TRIGGER TIME. Corporate America is fiercely opposed to opening up the proxy, so the SEC is treading carefully. Under its plan, contested elections are likely to be approved only at the most unresponsive companies. The agency envisions a two-step process, requiring a trigger that shows management is ignoring shareholder wishes before activists can nominate their own candidates. A vote to allow outside nominees or a big vote against a director nominated by management would be enough. The SEC may also allow elections at companies that ignore shareholder proposals backed by majorities, votes that are merely advisory now.

Those requirements could trip up many corporate icons. Lockheed Martin Corp., for example, kept former Enron director Frank Savage even after an impressive 28% of shareholders voted to boot him off the board. Boeing Co. (BA ) has agreed to repeal only one of three antitakeover measures that shareholders have twice voted to dump. Overall, fewer than a dozen of the record 155 governance resolutions from investors passed this year have been adopted by managements, according to the Investor Responsibility Research Center.

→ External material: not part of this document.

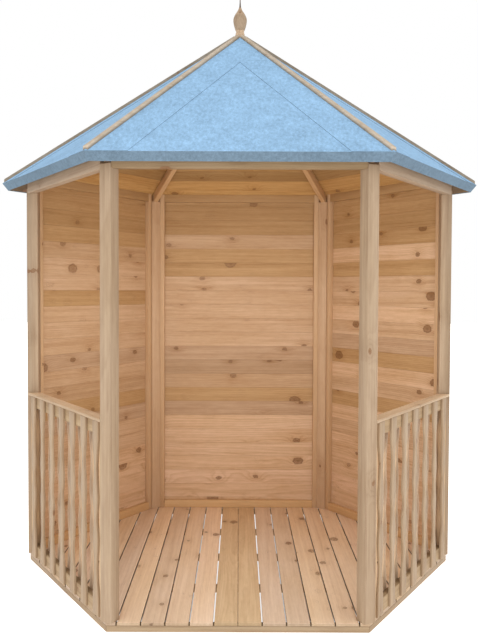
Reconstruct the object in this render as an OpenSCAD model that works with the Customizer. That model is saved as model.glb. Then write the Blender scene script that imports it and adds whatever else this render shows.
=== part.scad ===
// Six-sided timber garden gazebo: boarded floor, three boarded walls, two
// balustrades of shaped pickets, an open front and a felted pyramid roof.
// The front opening faces -Y and the origin is the centre of the floor plan
// at ground level.

/* [Plan] */
// Distance from the centre of the floor to each of its six corners
floor_r = 1050; // [850:10:1400]

/* [Floor] */
// Width of the sill timbers and of the joists, seen from above
bearer_w = 44; // [32:1:70]
// Height of the sill timbers and of the joists
bearer_h = 26; // [20:1:60]
// Number of joists between the front sill and the back sill
joist_count = 3; // [1:1:5]
// Distance from one floor board to the next
floor_pitch = 97; // [70:1:150]
// Gap between two floor boards
floor_gap = 5; // [2:0.5:10]
// Gap between the two middle floor boards, which lie almost tight
floor_mid_gap = 1; // [1:0.5:5]
// Thickness of the floor boards
floor_t = 12; // [10:1:25]

/* [Posts] */
// Side of the square corner posts
post_w = 54; // [44:1:70]
// How far the outer face of a post stands past the corner of the floor
post_proud = 2; // [0:0.5:6]

/* [Wall panels] */
// Depth of the panel framing, from the room to the boards
frame_t = 28; // [20:1:40]
// Width of the upright framing beside a post
stile_w = 28; // [20:1:60]
// Height of the bottom rail of a wall
rail_h = 44; // [30:1:80]
// Thickness of the wall boards
board_t = 12; // [9:1:20]
// How far the wall boards lap down past the top of the floor
board_lap = 12; // [0:1:30]
// How far the underside of a wall's top rail lies below the top of the eaves
top_rail_drop = 0; // [0:1:80]

/* [Headers] */
// How far the underside of the headers lies below the top of the eaves
header_drop = 51; // [35:1:150]

/* [Balustrades] */
// Height of the top of the handrail above the ground
handrail_z = 848; // [700:1:1000]
// Thickness of the handrail
handrail_t = 12; // [10:1:25]
// How far the handrail oversails the pickets on each side
handrail_nose = 5; // [0:1:12]
// Height of the rails that carry the pickets
picket_rail_h = 58; // [40:1:90]
// Number of pickets in one row
picket_count = 7; // [4:1:10]
// Clear distance between a post and the picket next to it
picket_margin = 32; // [22:1:60]
// Width of a picket at its ends
picket_w = 60; // [45:1:80]
// Width of a picket at its two bulges
picket_bulge_w = 52; // [40:1:70]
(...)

Already, some companies are responding to the heat. Alcoa (AA ), Tyco International (TYC ), and Hewlett-Packard (HPQ ) made concessions on golden parachutes after shareholders voted to curb CEO pay. Says Carol Bowie, IRRC's director of governance research: "Ignoring shareholder votes isn't a viable option anymore." Nor is a nonchalant attitude toward selecting directors. The plan could prod companies to be more careful about whom they pick.

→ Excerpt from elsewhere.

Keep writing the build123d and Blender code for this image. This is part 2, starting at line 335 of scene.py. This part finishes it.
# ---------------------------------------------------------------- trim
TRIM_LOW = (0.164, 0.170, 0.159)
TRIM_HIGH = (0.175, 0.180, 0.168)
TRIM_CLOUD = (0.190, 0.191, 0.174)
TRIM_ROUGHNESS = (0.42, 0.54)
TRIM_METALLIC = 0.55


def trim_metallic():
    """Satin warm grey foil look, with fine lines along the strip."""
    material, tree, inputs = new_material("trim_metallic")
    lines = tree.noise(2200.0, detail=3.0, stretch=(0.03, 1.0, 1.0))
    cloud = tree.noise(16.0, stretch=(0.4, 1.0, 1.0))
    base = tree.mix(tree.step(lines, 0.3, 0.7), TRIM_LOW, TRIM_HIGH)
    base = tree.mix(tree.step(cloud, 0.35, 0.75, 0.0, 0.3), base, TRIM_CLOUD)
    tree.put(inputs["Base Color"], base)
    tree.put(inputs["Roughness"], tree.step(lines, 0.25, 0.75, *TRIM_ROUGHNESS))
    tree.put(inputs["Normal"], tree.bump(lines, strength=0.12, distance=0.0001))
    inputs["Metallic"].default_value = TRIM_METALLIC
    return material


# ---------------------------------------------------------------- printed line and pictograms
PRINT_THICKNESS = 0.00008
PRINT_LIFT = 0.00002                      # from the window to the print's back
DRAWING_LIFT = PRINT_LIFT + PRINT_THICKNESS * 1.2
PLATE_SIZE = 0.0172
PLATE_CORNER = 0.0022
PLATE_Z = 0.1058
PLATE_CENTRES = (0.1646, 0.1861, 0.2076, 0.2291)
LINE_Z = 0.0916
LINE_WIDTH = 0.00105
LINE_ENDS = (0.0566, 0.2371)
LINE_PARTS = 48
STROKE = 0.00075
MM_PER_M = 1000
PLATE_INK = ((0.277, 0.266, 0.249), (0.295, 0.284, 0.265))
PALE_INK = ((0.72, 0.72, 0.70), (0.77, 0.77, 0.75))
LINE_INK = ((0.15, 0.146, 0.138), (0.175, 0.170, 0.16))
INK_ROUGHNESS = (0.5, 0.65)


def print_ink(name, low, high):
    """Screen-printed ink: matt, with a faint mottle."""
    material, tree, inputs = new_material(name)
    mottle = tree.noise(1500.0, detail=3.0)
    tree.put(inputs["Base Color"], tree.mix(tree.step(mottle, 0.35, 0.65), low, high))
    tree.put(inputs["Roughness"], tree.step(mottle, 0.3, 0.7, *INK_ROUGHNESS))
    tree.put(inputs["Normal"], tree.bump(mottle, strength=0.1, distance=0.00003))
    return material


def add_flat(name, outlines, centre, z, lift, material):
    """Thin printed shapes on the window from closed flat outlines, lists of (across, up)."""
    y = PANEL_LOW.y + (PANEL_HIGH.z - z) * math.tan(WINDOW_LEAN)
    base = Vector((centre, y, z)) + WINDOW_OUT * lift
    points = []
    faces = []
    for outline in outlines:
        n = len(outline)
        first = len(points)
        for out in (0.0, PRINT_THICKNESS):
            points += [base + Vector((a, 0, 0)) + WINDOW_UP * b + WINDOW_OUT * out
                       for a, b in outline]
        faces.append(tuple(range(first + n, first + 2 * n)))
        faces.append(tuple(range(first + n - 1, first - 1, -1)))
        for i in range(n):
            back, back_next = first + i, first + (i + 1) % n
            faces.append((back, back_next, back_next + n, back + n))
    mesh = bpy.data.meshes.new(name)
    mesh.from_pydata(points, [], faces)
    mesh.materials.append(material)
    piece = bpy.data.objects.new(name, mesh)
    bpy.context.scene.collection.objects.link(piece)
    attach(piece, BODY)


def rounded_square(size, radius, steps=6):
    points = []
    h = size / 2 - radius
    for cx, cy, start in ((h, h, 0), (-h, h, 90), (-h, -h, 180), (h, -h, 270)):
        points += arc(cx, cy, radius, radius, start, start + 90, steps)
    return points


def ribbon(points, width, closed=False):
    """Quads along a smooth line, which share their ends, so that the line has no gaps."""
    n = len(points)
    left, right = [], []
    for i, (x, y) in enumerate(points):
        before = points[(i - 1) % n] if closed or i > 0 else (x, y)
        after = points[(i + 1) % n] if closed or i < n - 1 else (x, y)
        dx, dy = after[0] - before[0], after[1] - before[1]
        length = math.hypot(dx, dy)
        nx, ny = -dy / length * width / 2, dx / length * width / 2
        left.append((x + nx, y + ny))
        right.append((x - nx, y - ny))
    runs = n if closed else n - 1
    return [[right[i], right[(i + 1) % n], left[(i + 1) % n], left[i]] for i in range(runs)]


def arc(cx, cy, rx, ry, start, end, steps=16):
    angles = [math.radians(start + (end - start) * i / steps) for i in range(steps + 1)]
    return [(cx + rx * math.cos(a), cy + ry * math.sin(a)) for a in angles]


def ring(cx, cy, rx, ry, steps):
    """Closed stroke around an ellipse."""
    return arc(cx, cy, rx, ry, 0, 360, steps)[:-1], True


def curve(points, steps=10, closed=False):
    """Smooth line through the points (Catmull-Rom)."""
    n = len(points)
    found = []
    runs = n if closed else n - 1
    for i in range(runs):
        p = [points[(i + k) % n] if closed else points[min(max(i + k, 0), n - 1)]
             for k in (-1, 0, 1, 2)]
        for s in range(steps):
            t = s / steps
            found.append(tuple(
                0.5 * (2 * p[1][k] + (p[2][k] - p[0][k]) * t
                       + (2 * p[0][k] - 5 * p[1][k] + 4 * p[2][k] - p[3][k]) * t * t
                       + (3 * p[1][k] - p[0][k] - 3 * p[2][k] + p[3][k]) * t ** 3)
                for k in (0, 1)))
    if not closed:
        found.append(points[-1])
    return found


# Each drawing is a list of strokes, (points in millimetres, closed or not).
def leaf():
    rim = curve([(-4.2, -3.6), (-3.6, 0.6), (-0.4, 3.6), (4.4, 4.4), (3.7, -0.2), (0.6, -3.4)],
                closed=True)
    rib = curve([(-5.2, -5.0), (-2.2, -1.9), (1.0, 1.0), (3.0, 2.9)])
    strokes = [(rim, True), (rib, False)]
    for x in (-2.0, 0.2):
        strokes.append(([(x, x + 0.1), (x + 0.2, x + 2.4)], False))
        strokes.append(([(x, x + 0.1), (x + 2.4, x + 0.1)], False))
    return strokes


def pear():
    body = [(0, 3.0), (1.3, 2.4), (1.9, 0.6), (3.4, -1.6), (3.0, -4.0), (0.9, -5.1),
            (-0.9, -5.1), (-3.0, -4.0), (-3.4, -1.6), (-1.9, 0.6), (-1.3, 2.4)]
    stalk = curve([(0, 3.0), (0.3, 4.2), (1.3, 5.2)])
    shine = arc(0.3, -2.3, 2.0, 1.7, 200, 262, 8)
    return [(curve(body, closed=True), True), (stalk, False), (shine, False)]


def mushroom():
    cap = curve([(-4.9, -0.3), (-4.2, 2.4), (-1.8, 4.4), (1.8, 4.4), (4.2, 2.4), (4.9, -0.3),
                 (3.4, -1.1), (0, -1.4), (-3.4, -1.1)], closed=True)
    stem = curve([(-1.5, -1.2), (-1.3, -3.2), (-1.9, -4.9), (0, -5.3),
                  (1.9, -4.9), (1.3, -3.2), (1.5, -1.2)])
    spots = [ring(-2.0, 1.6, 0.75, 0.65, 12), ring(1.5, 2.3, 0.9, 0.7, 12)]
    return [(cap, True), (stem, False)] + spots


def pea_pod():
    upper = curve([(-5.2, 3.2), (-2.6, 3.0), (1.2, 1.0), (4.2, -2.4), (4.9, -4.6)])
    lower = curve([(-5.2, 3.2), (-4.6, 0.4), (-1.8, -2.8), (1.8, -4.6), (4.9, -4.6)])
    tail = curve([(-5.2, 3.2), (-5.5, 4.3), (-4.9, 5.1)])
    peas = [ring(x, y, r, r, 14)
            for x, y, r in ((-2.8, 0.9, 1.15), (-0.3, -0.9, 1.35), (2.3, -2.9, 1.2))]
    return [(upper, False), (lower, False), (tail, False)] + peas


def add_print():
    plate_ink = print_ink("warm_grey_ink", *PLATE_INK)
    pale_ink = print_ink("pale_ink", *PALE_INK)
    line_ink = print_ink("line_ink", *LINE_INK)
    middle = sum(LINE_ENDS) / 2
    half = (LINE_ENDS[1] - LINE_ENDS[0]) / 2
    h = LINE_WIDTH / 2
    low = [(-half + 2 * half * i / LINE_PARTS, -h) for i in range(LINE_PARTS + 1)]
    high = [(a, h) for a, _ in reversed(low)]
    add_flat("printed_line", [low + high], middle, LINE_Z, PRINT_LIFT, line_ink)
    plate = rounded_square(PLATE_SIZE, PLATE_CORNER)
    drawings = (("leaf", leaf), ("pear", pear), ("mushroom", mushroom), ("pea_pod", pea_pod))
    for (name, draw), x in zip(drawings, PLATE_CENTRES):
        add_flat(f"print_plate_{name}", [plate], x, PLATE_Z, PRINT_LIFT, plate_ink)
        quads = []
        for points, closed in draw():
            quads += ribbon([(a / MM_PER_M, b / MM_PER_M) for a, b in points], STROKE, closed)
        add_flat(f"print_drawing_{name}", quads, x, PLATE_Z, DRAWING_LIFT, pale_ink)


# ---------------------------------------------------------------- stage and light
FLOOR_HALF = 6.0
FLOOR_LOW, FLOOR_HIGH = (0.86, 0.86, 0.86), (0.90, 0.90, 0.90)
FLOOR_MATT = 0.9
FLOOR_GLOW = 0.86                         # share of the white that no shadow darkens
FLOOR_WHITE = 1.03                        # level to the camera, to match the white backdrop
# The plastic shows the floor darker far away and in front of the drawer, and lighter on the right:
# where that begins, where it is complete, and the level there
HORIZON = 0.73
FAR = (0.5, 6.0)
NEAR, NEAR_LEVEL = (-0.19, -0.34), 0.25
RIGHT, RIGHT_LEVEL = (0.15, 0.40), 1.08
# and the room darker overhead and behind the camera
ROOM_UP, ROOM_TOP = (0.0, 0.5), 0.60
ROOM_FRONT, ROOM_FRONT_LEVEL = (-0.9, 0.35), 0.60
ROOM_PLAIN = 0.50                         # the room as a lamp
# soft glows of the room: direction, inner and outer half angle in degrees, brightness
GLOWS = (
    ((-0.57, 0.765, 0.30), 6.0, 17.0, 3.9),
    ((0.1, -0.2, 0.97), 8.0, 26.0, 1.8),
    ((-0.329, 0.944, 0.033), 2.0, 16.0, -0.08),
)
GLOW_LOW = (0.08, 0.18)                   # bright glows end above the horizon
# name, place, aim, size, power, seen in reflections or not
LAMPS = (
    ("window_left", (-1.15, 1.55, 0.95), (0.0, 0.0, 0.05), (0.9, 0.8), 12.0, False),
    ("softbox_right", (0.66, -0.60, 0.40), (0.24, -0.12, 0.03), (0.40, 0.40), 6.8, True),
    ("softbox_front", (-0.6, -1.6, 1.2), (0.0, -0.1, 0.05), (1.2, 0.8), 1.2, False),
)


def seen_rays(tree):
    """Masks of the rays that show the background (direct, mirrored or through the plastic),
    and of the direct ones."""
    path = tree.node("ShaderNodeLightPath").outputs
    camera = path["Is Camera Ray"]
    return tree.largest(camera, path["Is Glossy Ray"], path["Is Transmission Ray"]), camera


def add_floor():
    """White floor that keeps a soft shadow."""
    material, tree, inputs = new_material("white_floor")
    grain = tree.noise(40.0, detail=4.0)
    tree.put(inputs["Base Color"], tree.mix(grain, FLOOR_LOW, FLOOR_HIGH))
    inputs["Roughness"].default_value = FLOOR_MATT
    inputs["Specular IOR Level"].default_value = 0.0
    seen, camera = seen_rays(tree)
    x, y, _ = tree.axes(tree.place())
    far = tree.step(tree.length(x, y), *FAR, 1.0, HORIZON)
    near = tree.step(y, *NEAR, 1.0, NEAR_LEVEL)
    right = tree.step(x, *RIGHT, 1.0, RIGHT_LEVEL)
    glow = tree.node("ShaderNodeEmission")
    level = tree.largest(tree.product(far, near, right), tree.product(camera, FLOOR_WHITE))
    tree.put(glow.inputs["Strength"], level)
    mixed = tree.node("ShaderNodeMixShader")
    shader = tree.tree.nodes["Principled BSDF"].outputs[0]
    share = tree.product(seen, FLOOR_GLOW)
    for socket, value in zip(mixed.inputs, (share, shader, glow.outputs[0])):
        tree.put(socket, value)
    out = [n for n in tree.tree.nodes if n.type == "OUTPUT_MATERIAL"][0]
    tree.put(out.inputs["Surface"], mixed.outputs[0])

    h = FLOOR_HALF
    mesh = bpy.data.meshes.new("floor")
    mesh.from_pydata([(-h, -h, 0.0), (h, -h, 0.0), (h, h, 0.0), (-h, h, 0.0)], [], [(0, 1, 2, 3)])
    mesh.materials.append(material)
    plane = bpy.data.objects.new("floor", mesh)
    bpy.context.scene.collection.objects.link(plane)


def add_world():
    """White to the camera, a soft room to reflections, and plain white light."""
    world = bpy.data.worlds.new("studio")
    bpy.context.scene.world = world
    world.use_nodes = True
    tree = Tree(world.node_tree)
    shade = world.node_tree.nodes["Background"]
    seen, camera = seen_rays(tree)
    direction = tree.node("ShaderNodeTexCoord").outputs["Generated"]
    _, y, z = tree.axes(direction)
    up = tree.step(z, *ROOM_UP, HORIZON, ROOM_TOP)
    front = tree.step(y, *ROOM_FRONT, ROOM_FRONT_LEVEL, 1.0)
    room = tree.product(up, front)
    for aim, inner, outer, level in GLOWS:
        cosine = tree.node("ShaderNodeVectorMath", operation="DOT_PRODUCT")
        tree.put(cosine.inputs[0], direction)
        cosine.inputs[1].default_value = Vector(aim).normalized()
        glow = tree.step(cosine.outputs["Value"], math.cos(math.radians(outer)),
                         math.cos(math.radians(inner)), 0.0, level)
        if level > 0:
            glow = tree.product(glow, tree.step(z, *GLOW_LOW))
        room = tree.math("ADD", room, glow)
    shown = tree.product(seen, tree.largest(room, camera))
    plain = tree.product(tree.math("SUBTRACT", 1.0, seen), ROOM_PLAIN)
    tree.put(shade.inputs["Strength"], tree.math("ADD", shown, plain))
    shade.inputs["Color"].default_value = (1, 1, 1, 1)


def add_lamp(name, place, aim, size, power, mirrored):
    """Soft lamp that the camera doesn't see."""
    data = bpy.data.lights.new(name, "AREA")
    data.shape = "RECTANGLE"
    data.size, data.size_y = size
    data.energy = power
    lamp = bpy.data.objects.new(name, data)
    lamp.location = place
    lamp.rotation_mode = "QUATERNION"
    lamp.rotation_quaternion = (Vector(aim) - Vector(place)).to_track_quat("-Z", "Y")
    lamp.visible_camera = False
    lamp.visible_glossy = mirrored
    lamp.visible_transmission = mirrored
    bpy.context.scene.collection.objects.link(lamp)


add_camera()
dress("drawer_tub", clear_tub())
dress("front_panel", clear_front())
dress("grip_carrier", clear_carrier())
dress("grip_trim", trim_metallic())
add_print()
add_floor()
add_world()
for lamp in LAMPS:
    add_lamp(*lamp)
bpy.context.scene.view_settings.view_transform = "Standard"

CEOs fear the changes will put them at the mercy of investors -- and could force them to adopt policies they don't believe are in the company's best interests. "No good director wants to run in a contested election. You would do everything to avoid it," says Henry A. "Hank" McKinnell Jr., chairman and CEO of Pfizer Inc. (PFE ) Studies show that poison pills and staggered boards result in higher takeover offers, says a top Maytag official, explaining why its board hasn't complied with shareholder votes to ditch such measures.

Business will lobby hard for the SEC to limit shareholders' ability to nominate candidates. But labor and public pension funds, on a roll after helping to topple New York Stock Exchange Chairman Richard A. Grasso, will be agitating just as vigorously for easier access. That leaves the SEC walking a fine line between empowering investors and alienating business. Shareholders will still have to clear hurdles to get their candidates on the ballot -- but they won't be running into brick walls.